___ Record extracts

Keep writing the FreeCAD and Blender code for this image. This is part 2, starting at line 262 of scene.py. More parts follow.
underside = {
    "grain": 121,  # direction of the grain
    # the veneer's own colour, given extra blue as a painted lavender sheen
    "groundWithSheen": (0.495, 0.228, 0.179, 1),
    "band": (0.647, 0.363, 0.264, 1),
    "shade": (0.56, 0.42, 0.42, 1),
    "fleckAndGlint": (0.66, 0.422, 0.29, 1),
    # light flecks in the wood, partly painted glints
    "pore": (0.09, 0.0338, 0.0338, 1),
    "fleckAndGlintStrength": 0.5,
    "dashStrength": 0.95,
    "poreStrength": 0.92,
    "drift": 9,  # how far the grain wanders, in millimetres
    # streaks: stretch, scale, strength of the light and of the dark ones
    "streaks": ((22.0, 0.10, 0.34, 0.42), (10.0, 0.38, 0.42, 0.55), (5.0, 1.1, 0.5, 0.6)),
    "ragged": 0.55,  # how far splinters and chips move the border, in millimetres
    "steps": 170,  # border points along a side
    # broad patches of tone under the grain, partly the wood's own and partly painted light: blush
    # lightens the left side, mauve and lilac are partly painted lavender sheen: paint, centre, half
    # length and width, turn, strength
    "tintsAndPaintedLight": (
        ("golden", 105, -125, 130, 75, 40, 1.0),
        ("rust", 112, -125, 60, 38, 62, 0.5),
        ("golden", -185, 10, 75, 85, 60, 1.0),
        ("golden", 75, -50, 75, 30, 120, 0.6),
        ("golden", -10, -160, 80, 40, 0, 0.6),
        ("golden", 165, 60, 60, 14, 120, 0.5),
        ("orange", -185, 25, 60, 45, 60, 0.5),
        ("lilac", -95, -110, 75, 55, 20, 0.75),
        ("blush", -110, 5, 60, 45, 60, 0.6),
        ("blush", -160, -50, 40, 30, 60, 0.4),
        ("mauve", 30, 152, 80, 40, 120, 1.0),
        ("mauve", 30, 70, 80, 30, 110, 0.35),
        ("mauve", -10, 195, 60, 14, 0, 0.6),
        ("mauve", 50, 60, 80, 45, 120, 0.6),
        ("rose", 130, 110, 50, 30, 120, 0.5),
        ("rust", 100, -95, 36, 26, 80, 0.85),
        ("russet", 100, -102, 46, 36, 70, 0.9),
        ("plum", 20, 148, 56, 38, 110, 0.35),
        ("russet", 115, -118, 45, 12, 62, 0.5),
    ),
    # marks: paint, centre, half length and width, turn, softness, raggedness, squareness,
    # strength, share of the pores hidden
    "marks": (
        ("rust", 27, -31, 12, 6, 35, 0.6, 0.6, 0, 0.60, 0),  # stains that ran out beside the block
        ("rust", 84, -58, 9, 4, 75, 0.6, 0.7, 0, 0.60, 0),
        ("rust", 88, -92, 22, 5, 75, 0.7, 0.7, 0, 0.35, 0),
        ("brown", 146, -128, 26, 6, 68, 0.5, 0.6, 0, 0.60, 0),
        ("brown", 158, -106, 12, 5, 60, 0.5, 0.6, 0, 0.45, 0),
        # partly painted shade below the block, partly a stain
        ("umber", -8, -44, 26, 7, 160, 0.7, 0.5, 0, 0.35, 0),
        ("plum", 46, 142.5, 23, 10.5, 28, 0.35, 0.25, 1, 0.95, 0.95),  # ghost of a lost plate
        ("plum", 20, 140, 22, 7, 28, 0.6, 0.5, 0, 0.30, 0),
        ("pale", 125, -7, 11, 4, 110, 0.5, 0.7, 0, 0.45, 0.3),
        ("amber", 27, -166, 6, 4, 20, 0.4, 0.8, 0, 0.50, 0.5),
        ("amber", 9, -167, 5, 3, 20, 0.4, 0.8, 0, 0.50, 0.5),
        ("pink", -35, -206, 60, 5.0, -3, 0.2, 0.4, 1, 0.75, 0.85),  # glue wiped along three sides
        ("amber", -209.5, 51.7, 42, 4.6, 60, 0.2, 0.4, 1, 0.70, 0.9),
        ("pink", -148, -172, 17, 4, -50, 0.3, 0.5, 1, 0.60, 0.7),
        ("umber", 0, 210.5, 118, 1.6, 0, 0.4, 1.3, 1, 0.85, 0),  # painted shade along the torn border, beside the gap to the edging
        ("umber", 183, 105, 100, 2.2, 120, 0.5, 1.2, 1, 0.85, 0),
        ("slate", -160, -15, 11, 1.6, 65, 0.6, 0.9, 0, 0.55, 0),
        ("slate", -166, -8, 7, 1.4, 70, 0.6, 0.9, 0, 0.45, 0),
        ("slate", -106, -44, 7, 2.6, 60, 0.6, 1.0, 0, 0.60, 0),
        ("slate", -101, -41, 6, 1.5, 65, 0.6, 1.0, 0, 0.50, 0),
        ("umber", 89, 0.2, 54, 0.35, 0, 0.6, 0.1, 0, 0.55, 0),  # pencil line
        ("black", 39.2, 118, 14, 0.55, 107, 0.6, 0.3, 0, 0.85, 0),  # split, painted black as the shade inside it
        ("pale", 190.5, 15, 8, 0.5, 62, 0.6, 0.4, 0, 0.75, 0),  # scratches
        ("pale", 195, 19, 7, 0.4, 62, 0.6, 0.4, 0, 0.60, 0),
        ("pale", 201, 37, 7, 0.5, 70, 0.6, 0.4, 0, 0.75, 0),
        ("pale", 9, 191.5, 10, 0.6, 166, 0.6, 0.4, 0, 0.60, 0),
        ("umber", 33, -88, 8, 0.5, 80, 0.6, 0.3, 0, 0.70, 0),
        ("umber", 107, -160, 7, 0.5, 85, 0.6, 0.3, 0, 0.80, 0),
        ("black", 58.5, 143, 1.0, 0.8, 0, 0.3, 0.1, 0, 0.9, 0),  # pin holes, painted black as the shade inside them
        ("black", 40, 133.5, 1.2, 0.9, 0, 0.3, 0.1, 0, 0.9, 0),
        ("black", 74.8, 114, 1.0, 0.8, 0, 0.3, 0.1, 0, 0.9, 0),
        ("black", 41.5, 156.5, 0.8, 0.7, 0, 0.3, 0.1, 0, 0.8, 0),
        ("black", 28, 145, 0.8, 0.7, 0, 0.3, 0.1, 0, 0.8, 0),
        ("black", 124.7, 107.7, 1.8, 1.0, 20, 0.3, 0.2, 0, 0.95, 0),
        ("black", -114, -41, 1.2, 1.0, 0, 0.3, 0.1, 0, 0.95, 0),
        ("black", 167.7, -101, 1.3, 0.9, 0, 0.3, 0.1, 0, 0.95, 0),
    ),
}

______
___ Record extracts

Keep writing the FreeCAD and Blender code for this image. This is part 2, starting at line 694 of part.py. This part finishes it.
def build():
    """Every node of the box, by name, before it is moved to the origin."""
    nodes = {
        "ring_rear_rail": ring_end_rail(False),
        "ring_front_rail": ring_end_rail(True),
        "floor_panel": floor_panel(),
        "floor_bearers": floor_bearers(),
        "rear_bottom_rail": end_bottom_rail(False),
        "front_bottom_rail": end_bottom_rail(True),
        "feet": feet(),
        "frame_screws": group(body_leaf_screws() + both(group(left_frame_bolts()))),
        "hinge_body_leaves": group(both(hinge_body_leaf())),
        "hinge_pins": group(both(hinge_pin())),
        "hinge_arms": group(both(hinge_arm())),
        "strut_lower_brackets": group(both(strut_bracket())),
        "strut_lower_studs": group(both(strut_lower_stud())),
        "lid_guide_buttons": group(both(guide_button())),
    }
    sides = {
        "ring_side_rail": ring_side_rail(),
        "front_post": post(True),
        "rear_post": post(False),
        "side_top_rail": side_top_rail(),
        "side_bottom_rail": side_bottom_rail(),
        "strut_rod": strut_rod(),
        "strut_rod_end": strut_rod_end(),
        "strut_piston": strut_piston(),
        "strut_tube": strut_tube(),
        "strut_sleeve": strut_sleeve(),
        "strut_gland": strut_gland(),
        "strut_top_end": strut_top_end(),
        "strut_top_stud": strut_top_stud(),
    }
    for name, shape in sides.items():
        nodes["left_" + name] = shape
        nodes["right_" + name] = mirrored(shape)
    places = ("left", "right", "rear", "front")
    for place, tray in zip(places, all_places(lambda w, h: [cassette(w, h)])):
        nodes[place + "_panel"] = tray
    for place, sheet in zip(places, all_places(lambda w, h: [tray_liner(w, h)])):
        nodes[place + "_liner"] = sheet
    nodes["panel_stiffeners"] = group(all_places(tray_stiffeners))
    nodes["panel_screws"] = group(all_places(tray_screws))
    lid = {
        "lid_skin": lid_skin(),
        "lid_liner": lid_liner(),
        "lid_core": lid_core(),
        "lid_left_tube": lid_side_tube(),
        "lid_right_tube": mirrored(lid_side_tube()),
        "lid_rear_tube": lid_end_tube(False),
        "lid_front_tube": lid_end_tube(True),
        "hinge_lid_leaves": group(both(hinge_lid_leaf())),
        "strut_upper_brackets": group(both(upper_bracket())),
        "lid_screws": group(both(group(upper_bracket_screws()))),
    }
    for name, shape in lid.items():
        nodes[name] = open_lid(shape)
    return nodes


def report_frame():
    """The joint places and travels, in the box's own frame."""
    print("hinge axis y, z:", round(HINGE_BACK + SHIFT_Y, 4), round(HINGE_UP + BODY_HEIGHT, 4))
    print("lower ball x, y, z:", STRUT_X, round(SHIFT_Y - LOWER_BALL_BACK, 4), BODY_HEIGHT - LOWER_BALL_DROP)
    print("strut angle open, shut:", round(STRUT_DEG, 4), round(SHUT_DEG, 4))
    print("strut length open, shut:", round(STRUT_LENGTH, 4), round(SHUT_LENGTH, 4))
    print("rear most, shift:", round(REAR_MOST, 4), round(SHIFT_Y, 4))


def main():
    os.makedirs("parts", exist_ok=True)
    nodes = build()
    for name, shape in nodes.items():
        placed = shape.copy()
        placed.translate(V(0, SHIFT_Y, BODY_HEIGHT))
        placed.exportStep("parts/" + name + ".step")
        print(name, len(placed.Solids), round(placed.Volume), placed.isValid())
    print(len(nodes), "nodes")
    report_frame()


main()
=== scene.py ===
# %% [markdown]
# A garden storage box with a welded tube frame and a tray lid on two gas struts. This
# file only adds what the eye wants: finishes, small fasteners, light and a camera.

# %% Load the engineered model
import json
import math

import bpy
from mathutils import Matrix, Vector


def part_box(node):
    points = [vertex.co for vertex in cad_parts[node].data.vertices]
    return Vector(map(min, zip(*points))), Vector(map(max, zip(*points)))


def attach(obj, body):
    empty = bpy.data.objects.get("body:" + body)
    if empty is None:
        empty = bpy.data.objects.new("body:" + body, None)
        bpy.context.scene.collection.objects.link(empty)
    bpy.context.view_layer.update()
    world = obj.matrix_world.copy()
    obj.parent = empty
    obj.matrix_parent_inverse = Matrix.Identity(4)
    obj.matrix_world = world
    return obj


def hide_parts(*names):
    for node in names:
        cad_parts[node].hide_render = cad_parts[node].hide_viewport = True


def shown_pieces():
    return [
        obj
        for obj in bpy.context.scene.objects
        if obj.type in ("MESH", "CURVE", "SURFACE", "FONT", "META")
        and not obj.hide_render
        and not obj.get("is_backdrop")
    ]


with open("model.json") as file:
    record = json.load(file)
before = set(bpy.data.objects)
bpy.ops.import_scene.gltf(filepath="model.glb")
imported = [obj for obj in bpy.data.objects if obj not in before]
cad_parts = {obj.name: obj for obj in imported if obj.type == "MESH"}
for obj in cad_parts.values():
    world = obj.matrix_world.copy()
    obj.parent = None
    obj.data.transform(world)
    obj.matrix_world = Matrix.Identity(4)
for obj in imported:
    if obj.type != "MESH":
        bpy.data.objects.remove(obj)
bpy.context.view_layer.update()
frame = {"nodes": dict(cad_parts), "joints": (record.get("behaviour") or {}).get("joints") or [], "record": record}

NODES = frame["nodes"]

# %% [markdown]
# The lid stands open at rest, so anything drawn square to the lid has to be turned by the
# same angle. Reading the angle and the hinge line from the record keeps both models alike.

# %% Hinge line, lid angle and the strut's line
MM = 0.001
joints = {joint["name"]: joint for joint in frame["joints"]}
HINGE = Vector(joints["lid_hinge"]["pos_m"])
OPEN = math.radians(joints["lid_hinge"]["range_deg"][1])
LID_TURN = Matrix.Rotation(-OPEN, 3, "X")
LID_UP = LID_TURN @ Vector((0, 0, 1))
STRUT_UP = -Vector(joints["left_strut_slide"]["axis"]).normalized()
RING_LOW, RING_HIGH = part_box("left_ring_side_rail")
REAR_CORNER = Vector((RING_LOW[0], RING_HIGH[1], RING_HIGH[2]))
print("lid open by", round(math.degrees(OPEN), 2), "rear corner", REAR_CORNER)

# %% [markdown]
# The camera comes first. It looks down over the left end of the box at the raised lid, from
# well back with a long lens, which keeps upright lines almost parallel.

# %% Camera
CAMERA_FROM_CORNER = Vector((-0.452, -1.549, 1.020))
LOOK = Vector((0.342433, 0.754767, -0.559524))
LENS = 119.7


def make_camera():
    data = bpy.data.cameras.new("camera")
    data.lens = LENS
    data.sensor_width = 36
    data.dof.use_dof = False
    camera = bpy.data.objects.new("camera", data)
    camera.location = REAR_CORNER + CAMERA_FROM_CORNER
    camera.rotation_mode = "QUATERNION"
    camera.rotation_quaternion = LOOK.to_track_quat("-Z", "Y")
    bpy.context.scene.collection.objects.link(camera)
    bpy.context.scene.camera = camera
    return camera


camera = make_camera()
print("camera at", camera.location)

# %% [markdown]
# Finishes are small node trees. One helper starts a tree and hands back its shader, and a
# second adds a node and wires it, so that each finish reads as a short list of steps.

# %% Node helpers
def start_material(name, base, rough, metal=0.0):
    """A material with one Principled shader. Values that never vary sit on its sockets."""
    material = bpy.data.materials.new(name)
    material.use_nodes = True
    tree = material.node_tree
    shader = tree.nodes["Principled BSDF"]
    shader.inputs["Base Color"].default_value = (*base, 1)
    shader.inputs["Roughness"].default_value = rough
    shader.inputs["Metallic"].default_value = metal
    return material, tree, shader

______
___ Record extracts

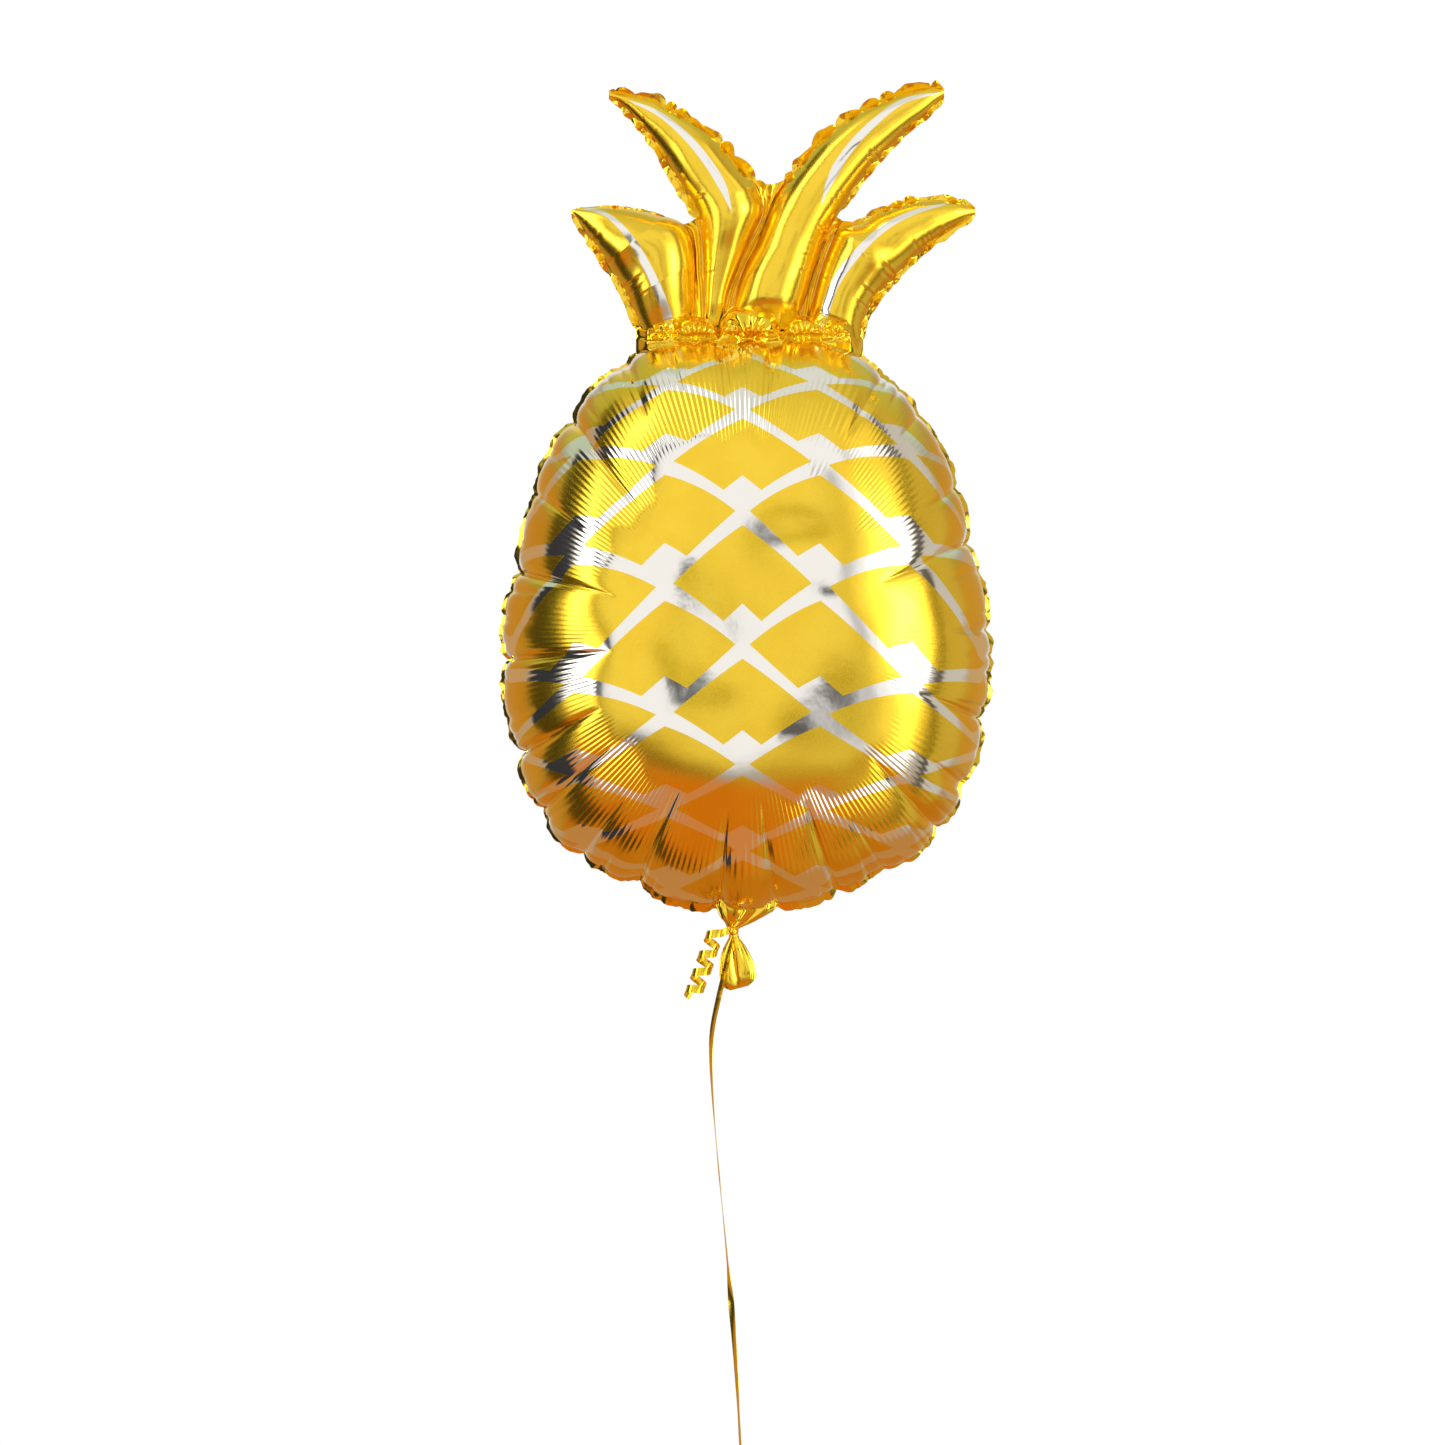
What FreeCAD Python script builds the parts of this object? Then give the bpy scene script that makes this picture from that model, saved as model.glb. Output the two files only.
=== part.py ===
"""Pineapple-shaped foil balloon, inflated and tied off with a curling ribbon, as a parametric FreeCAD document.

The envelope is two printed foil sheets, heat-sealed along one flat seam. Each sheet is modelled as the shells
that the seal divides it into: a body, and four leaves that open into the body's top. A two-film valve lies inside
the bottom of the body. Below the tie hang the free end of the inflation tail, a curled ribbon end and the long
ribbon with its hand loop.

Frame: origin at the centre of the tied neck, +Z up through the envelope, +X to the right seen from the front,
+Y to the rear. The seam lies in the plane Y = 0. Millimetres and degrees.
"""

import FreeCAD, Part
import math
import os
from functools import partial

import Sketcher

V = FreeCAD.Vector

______

## Goal
Retype, in the same exact form, the lines of the material above from the line holding "placed.translate(V(0, SHIFT_Y, BODY_HEIGHT))" through the line holding "zip(*points))), Vector(map(max, zip(*points)))".

## Finished task
        placed.translate(V(0, SHIFT_Y, BODY_HEIGHT))
        placed.exportStep("parts/" + name + ".step")
        print(name, len(placed.Solids), round(placed.Volume), placed.isValid())
    print(len(nodes), "nodes")
    report_frame()


main()
=== scene.py ===
# %% [markdown]
# A garden storage box with a welded tube frame and a tray lid on two gas struts. This
# file only adds what the eye wants: finishes, small fasteners, light and a camera.

# %% Load the engineered model
import json
import math

import bpy
from mathutils import Matrix, Vector


def part_box(node):
    points = [vertex.co for vertex in cad_parts[node].data.vertices]
    return Vector(map(min, zip(*points))), Vector(map(max, zip(*points)))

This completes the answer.